I think the first time I heard of Joan Didion’s book, The Year of Magical Thinking was actually when I read/watched an interview with Tyler Rasch (American/Korean TV personality) and he said it was the most beautiful book he’s read.
This isn’t the first work by Joan Didion I’ve read — I actually borrowed a copy of The White Album from Malia and skimmed through it, but didn’t find it interesting.
With this book, I read the first couple chapters carefully but skimmed the middle, and read the last couple chapters carefully. At a certain point, Didion started retelling the events surrounding her husband’s death and her daughter’s illness in a very repetitive fashion, and it almost felt like I was listening to her talk to herself and trying to make sense of those events in real-time. I guess in a way, I’m saying that it felt too diary-like or stream of consciousness-y for me — that thought made me wonder, why did she write this novel? For herself seems like the most obvious answer. I read a Goodreads review that said something along the lines of, this should have stayed private, as her own diary. But some diaries get published, no? Anyway, made me think a little bit about why people write, whether it gets published or not.

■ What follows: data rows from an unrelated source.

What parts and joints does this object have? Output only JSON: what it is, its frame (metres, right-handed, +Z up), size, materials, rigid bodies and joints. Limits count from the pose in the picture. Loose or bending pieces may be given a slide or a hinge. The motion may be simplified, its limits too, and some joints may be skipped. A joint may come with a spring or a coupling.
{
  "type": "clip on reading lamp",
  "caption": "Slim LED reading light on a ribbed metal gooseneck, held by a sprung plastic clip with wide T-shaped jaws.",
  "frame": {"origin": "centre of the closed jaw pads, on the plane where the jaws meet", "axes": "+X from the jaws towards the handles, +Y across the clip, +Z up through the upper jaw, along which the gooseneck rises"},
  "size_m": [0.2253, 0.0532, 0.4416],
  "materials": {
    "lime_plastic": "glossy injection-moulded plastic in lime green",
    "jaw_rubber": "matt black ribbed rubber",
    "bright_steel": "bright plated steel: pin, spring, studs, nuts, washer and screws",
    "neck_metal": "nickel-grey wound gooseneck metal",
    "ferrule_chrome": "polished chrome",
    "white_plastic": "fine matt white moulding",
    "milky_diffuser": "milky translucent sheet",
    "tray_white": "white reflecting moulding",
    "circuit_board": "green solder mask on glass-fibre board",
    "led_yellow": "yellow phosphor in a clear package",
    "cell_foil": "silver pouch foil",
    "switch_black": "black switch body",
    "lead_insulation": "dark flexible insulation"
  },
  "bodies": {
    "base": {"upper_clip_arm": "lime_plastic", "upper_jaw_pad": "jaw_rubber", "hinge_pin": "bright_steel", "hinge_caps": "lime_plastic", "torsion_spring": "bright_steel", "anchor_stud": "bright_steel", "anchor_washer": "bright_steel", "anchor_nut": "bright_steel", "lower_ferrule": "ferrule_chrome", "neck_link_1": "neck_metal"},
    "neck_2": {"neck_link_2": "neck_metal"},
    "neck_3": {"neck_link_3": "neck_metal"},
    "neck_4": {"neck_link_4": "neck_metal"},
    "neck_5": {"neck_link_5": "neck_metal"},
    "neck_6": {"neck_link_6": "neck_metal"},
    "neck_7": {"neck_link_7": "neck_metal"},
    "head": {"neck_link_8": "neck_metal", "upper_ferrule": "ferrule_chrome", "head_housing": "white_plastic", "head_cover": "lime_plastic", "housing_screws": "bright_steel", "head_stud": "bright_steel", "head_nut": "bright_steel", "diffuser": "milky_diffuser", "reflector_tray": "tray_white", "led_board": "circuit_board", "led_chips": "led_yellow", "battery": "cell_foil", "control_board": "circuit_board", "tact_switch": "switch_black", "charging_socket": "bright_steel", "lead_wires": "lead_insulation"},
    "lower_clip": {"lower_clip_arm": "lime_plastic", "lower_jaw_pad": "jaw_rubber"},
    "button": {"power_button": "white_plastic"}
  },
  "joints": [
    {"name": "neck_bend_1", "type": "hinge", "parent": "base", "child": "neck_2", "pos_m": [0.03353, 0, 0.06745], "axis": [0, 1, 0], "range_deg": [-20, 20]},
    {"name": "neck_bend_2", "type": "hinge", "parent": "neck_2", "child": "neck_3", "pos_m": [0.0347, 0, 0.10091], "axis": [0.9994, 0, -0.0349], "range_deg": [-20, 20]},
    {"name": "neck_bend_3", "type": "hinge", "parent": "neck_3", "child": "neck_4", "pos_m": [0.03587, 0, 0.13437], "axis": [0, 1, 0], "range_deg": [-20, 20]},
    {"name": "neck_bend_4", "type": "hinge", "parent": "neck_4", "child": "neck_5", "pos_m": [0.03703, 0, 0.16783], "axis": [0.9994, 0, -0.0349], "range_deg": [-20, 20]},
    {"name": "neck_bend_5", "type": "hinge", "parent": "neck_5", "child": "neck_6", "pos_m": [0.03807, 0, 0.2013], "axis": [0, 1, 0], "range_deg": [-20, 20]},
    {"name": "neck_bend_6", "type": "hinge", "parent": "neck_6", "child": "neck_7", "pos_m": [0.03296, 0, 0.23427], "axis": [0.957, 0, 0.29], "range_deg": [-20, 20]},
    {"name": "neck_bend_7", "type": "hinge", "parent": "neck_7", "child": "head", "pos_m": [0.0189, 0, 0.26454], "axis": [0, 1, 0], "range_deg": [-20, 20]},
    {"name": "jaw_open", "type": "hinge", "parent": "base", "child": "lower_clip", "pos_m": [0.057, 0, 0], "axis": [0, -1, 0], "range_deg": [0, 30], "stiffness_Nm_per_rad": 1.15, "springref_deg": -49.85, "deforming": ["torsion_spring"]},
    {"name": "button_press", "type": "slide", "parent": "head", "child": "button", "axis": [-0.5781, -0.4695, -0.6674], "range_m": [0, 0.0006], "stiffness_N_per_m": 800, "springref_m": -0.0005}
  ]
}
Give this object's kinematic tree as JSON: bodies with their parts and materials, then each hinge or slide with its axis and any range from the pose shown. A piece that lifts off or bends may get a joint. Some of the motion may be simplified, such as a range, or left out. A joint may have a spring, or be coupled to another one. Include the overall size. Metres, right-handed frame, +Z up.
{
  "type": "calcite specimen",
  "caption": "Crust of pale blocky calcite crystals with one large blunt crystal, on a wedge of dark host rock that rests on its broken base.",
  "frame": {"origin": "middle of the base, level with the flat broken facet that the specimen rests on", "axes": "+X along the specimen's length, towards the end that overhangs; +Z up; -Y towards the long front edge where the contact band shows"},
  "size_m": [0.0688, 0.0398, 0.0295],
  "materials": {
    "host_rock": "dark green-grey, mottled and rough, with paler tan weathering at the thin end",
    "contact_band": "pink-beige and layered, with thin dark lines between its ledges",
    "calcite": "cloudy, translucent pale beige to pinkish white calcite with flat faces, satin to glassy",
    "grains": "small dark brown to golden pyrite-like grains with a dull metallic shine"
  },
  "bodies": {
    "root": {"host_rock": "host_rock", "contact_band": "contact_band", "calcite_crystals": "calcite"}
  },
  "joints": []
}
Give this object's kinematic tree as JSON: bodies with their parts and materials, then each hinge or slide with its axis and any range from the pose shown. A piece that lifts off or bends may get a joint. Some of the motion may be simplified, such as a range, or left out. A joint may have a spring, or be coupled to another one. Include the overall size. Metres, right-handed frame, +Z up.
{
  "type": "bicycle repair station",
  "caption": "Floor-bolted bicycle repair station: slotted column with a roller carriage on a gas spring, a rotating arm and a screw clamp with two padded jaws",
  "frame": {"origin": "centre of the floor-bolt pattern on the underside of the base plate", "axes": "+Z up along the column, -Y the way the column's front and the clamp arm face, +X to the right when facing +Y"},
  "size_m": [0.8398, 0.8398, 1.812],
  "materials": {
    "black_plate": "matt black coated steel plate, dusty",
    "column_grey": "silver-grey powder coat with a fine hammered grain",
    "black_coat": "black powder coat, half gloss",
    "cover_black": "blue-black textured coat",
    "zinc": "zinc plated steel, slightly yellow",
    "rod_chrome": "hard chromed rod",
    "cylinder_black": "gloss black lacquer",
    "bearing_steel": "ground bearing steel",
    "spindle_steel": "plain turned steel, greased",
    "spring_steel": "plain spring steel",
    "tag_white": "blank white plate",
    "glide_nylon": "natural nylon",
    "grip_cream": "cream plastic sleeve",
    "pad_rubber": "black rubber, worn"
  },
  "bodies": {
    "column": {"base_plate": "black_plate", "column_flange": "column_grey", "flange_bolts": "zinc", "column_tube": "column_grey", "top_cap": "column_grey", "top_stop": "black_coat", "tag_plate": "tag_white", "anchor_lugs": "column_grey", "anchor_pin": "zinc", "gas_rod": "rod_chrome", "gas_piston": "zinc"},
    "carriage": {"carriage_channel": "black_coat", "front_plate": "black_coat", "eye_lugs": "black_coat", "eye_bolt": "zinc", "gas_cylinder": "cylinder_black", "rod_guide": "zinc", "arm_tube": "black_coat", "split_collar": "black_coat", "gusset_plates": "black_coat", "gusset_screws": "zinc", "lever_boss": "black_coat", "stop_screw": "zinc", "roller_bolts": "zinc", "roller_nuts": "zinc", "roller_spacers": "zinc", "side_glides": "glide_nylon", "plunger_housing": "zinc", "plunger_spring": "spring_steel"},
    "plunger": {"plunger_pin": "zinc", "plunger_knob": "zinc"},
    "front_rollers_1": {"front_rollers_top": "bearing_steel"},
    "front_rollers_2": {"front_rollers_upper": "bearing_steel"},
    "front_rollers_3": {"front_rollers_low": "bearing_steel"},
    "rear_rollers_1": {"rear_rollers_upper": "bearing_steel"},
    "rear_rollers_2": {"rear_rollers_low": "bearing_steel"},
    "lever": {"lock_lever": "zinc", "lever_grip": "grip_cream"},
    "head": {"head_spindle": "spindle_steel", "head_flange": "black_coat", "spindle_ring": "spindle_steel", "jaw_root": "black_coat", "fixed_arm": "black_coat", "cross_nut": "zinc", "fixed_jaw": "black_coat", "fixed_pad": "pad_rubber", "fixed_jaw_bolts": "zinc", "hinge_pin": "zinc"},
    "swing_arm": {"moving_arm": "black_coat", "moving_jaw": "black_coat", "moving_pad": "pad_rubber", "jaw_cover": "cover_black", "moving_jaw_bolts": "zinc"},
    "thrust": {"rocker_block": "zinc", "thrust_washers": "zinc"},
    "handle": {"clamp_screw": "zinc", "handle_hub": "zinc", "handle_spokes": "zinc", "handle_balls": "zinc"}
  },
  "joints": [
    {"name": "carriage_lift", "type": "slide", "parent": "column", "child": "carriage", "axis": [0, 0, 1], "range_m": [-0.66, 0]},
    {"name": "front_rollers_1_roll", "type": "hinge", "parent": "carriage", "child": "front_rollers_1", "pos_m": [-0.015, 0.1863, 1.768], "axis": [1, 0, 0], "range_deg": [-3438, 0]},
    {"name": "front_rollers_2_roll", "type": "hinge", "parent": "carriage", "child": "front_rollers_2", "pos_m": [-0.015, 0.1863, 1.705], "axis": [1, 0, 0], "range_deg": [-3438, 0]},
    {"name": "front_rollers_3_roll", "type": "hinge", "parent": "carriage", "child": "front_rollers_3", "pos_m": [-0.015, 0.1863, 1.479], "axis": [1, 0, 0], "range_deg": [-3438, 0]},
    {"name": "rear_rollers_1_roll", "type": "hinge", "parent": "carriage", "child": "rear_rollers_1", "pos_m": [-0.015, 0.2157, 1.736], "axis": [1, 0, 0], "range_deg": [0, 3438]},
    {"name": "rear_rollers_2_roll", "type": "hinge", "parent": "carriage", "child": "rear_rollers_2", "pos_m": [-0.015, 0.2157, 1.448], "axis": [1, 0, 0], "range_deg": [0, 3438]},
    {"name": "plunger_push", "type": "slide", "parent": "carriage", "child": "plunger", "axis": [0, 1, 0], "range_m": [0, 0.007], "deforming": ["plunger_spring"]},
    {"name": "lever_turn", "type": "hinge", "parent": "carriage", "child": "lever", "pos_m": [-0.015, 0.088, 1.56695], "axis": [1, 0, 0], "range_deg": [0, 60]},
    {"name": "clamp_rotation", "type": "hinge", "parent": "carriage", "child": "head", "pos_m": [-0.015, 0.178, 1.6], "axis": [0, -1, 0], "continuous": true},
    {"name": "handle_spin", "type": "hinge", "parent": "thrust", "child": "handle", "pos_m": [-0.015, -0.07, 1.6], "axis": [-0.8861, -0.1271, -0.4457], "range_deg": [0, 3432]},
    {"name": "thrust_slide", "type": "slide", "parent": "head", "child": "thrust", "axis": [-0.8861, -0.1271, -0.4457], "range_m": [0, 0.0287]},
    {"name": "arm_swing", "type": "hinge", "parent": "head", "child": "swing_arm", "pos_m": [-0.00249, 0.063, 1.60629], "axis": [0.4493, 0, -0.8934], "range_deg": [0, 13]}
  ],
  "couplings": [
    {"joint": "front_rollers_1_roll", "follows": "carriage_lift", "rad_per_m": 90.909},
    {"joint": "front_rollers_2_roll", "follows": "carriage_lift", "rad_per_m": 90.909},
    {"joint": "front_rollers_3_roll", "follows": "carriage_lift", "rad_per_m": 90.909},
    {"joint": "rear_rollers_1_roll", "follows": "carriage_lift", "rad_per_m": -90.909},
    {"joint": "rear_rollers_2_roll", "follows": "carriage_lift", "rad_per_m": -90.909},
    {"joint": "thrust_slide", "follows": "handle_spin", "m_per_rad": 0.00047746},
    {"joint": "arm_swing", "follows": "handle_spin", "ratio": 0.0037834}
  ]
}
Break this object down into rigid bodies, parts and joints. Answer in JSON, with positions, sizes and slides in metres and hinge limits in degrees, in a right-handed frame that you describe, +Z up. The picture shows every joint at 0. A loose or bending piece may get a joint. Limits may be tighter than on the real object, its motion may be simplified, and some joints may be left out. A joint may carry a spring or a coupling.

It feels weird to judge a book about someone’s process and experience of grief — especially when that very person has passed away — but I would say that this book didn’t quite live up to the ‘hype’ or expectations I had going into it. Nonetheless, there were some passages about grief that I want to note.
“Grief turns out to be a place none of us know until we reach it. We anticipate (we know) that someone close to us could die, but we do not look beyond the few days or weeks that immediately follow such an imagined death. We misconstrue the nature of even those few days or weeks. We might expect if the death is sudden to feel shock. We do not expect this shock to be obliterative, dislocating to both body and mind.”
“…Nor can we know ahead of the fact (and here lies the heart of the difference between grief as we imagine it and grief as it is) the unending absence that follows, the void, the very opposite of meaning, the relentless succession of moments during which we will confront the experience of meaninglessness itself.”
“I could not count the times during the average day when something would come up that I needed to tell him. This impulse did not end with his death. What ended was the possibility of response.”
“Grief has no distance. Grief comes in waves, paroxysms, sudden apprehensions that weaken the knees and blind the eyes and obliterate the dailiness of life.”
One of my Otero residents asked me if I had ever experienced grief. It was hard to tell them that, thankfully, no, I have not experienced grief, especially right after they told me that their mom had passed away from breast cancer. The saddest part was that they used to call their mom almost everyday, and especially when they needed someone to talk to and seek out comfort — not being able to call their mom at the end of the day — I can’t imagine how devastating that must be, and it scares me so much to think that that will happen to me to one day.
Up until just a few weeks ago, I had completely ruled out every living in or settling down in Korea — I couldn’t see myself working and living there, especially after having gone to school in California for eight or so years. But now, I can’t think of anything scarier than putting my personal ambitions first, living far away from family, and regretting the time I chose not to spend with my family. I feel a tectonic internal shift in priorities and possibilities now that I am beginning to think that I may want to live and work in Korea if that means I can live close to my family.